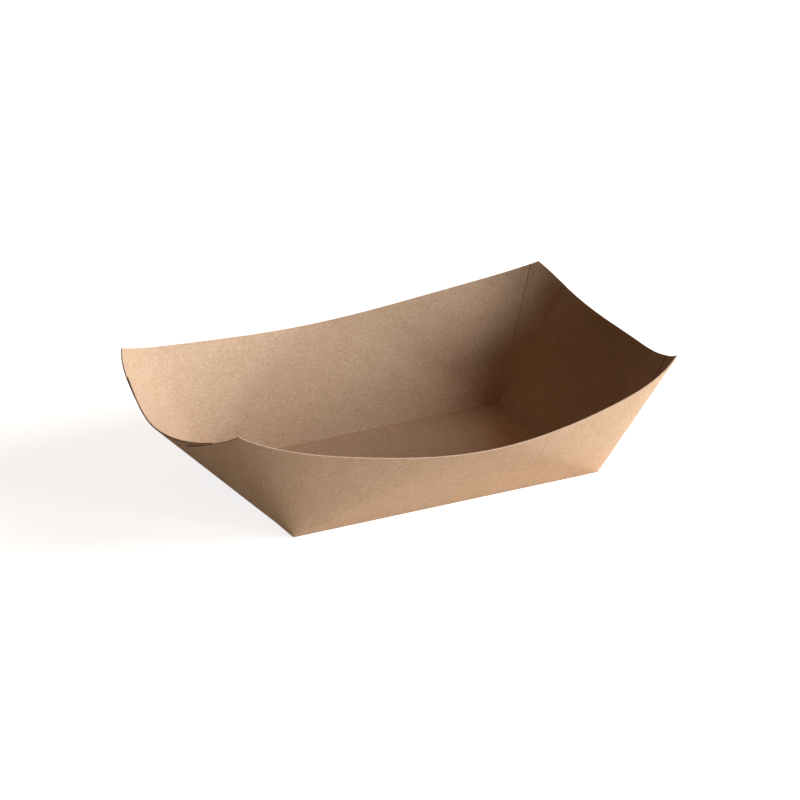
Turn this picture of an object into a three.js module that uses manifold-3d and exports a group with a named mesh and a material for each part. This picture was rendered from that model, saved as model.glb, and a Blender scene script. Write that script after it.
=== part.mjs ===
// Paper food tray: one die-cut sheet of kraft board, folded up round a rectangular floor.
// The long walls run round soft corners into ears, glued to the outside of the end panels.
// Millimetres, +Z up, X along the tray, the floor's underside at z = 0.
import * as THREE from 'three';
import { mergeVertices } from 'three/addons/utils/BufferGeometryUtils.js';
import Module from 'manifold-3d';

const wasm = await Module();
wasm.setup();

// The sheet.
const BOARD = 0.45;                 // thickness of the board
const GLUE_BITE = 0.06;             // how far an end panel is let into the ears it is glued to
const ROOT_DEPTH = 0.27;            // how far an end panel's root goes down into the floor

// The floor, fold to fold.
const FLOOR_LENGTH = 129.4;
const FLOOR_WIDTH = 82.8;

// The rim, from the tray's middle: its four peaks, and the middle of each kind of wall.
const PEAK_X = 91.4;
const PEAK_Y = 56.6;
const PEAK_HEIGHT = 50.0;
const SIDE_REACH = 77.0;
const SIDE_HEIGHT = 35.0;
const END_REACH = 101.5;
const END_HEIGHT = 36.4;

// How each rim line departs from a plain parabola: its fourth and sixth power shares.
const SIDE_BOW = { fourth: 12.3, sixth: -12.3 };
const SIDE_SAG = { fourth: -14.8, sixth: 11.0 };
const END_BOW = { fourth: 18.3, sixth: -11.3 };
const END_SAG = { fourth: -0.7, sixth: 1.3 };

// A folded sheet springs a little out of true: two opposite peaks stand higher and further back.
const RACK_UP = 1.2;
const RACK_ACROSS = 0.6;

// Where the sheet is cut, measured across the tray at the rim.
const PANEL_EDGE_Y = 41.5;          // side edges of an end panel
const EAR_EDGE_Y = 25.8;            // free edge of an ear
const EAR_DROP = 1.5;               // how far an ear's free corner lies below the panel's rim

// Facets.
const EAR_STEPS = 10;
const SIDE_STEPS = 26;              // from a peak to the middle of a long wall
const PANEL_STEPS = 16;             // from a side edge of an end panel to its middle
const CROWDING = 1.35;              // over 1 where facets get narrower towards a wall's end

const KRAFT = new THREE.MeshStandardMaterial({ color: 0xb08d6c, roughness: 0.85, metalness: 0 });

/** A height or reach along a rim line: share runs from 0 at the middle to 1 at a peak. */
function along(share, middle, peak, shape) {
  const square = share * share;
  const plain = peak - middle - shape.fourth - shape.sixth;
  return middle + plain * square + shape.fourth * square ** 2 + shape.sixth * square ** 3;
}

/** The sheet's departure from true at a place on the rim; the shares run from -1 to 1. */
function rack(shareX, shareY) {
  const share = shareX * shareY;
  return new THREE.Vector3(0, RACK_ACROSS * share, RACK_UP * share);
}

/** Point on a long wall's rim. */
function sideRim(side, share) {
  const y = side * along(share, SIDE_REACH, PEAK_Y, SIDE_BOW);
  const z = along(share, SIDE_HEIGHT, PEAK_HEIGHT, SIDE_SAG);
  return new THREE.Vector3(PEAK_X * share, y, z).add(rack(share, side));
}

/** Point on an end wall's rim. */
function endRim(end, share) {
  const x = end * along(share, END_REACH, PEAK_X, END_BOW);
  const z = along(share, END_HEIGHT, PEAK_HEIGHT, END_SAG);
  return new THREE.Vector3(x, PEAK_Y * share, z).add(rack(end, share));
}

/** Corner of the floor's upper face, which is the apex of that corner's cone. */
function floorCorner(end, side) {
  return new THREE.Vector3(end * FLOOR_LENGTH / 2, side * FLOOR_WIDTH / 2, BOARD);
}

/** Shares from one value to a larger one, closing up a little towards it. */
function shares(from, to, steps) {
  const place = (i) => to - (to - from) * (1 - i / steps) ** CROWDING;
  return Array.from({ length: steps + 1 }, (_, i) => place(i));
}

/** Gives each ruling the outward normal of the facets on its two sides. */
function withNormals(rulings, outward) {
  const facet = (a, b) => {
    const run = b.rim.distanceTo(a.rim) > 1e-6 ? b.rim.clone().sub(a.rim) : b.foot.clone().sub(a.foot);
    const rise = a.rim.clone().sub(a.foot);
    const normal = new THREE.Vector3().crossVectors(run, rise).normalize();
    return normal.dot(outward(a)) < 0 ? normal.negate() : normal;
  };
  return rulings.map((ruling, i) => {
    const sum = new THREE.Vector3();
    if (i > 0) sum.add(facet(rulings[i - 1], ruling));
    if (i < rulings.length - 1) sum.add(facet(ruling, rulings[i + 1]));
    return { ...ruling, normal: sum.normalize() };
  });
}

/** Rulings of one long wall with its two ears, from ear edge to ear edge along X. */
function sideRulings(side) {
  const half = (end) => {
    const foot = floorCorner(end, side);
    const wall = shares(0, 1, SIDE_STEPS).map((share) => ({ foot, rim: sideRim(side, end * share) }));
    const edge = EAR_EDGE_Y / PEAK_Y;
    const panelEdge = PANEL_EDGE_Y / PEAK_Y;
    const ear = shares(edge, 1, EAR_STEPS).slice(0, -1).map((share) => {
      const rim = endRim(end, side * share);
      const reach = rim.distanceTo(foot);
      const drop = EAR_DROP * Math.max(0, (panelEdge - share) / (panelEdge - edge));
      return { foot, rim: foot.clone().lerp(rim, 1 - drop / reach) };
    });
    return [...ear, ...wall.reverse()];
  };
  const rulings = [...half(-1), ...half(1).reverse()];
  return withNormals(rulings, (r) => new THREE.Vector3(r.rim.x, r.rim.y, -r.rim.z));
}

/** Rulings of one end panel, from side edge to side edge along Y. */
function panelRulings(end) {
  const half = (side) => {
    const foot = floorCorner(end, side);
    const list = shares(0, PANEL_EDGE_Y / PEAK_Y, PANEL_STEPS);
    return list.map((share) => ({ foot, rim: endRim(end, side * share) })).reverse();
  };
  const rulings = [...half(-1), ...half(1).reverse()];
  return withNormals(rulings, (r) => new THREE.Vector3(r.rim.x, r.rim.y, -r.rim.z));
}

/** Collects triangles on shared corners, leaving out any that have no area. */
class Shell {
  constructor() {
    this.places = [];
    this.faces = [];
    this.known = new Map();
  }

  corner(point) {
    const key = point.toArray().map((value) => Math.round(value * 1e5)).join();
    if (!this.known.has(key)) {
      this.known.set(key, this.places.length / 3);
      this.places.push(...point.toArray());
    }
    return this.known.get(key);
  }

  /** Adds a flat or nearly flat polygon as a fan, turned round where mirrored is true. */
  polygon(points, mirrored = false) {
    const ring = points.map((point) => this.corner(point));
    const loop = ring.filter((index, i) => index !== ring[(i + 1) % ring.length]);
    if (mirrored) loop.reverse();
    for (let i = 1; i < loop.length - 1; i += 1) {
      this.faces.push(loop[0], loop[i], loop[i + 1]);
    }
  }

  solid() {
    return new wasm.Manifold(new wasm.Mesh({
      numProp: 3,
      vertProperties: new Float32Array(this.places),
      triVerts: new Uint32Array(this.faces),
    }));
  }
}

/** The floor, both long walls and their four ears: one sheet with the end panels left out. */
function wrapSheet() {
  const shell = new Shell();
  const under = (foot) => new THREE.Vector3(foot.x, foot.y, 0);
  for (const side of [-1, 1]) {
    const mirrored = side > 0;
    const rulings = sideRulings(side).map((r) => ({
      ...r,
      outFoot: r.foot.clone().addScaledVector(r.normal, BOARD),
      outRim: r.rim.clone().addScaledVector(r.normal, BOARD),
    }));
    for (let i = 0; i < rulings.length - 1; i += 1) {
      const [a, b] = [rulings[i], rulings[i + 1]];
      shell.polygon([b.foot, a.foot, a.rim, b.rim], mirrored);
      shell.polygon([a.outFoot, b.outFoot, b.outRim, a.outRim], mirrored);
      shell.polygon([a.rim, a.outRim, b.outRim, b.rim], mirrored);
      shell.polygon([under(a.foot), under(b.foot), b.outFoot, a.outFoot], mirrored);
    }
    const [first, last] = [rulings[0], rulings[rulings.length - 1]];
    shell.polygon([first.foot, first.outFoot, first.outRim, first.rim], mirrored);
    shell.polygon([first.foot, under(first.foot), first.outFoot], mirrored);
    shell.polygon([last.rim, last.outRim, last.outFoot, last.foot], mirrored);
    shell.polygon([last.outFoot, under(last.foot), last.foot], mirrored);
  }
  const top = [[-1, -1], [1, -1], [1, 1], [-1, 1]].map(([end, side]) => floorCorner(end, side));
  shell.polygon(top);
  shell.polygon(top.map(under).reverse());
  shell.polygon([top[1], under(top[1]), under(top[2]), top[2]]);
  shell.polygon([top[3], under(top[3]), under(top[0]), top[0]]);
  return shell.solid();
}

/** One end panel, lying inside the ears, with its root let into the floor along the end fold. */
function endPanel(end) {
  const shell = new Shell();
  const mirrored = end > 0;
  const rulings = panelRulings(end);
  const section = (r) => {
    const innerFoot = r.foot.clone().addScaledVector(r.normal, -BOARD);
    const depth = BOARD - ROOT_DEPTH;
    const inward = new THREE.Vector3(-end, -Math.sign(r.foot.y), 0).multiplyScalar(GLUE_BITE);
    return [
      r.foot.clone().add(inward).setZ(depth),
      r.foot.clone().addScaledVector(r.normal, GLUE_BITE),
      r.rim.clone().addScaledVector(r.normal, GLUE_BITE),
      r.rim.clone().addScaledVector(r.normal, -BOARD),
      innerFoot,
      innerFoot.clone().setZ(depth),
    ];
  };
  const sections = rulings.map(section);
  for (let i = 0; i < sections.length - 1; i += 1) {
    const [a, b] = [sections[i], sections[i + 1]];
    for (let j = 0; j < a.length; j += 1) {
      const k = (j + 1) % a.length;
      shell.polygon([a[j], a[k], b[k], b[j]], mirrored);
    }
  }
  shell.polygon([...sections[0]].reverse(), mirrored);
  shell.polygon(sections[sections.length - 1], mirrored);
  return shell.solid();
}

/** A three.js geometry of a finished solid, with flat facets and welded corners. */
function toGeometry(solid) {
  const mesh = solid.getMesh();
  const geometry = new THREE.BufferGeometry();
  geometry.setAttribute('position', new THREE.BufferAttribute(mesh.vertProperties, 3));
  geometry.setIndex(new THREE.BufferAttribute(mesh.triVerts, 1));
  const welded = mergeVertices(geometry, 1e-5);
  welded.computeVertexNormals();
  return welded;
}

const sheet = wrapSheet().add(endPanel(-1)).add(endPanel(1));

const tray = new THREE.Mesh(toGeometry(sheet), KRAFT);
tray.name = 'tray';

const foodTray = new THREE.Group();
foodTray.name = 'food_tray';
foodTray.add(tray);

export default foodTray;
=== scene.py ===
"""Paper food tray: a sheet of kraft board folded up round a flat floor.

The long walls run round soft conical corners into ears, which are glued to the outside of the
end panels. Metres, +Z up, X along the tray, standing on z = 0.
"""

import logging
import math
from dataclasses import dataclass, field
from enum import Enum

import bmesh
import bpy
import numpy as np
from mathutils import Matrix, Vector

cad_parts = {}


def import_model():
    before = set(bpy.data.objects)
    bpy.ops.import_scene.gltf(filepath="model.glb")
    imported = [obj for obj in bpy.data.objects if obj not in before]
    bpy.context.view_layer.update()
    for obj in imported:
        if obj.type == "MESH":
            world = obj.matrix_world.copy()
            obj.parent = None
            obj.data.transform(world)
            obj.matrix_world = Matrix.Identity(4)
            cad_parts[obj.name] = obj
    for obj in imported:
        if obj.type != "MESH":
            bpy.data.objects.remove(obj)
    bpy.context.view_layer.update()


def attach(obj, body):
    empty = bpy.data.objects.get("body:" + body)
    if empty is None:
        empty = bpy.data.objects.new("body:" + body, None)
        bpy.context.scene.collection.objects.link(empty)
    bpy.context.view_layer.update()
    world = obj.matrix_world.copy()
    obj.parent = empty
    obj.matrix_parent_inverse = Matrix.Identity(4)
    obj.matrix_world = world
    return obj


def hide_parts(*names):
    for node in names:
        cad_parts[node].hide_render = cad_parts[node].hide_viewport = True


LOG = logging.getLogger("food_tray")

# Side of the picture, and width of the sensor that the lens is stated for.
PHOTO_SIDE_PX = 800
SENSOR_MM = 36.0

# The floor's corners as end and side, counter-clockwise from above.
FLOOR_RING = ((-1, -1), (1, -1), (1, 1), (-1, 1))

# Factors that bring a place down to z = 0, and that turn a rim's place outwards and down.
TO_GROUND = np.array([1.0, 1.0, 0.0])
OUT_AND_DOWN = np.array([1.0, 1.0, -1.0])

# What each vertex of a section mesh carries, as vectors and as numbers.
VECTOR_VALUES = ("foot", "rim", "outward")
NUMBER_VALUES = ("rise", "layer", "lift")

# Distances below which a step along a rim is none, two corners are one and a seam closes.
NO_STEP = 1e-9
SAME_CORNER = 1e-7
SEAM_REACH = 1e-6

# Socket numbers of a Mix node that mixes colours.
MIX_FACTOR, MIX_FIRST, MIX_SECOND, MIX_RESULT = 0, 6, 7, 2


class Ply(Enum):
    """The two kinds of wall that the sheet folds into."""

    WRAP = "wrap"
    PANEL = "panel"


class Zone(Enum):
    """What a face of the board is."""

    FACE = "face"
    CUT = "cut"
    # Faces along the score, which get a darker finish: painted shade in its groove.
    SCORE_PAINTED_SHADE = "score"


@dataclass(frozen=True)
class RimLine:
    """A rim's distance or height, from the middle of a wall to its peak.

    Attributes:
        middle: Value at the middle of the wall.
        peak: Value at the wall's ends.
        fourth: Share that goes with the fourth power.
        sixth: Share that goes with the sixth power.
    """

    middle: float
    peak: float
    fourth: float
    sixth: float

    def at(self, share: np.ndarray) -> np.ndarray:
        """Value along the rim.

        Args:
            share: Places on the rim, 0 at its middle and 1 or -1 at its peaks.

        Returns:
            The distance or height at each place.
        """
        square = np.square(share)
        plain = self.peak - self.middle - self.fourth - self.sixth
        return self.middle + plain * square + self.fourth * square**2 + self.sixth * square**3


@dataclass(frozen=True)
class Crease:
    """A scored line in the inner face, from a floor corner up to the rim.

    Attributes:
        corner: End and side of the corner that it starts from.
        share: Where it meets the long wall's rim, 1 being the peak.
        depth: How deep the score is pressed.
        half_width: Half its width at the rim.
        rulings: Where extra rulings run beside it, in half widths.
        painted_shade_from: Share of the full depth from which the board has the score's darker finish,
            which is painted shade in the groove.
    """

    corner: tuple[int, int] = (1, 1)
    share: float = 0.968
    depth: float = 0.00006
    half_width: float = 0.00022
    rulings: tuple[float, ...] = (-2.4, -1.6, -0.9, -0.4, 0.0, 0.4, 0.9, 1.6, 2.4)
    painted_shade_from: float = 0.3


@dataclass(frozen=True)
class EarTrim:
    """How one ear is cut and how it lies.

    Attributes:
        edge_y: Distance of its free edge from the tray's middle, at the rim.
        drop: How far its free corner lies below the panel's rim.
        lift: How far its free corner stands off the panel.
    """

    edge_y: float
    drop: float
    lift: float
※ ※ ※
* Directions for this task
In the listing above, locate the line containing "welded corners. */" and the line containing "obj.parent = None". Transcribe those two lines and everything between them, exactly as written.

* Response for this exercise
/** A three.js geometry of a finished solid, with flat facets and welded corners. */
function toGeometry(solid) {
  const mesh = solid.getMesh();
  const geometry = new THREE.BufferGeometry();
  geometry.setAttribute('position', new THREE.BufferAttribute(mesh.vertProperties, 3));
  geometry.setIndex(new THREE.BufferAttribute(mesh.triVerts, 1));
  const welded = mergeVertices(geometry, 1e-5);
  welded.computeVertexNormals();
  return welded;
}

const sheet = wrapSheet().add(endPanel(-1)).add(endPanel(1));

const tray = new THREE.Mesh(toGeometry(sheet), KRAFT);
tray.name = 'tray';

const foodTray = new THREE.Group();
foodTray.name = 'food_tray';
foodTray.add(tray);

export default foodTray;
=== scene.py ===
"""Paper food tray: a sheet of kraft board folded up round a flat floor.

The long walls run round soft conical corners into ears, which are glued to the outside of the
end panels. Metres, +Z up, X along the tray, standing on z = 0.
"""

import logging
import math
from dataclasses import dataclass, field
from enum import Enum

import bmesh
import bpy
import numpy as np
from mathutils import Matrix, Vector

cad_parts = {}


def import_model():
    before = set(bpy.data.objects)
    bpy.ops.import_scene.gltf(filepath="model.glb")
    imported = [obj for obj in bpy.data.objects if obj not in before]
    bpy.context.view_layer.update()
    for obj in imported:
        if obj.type == "MESH":
            world = obj.matrix_world.copy()
            obj.parent = None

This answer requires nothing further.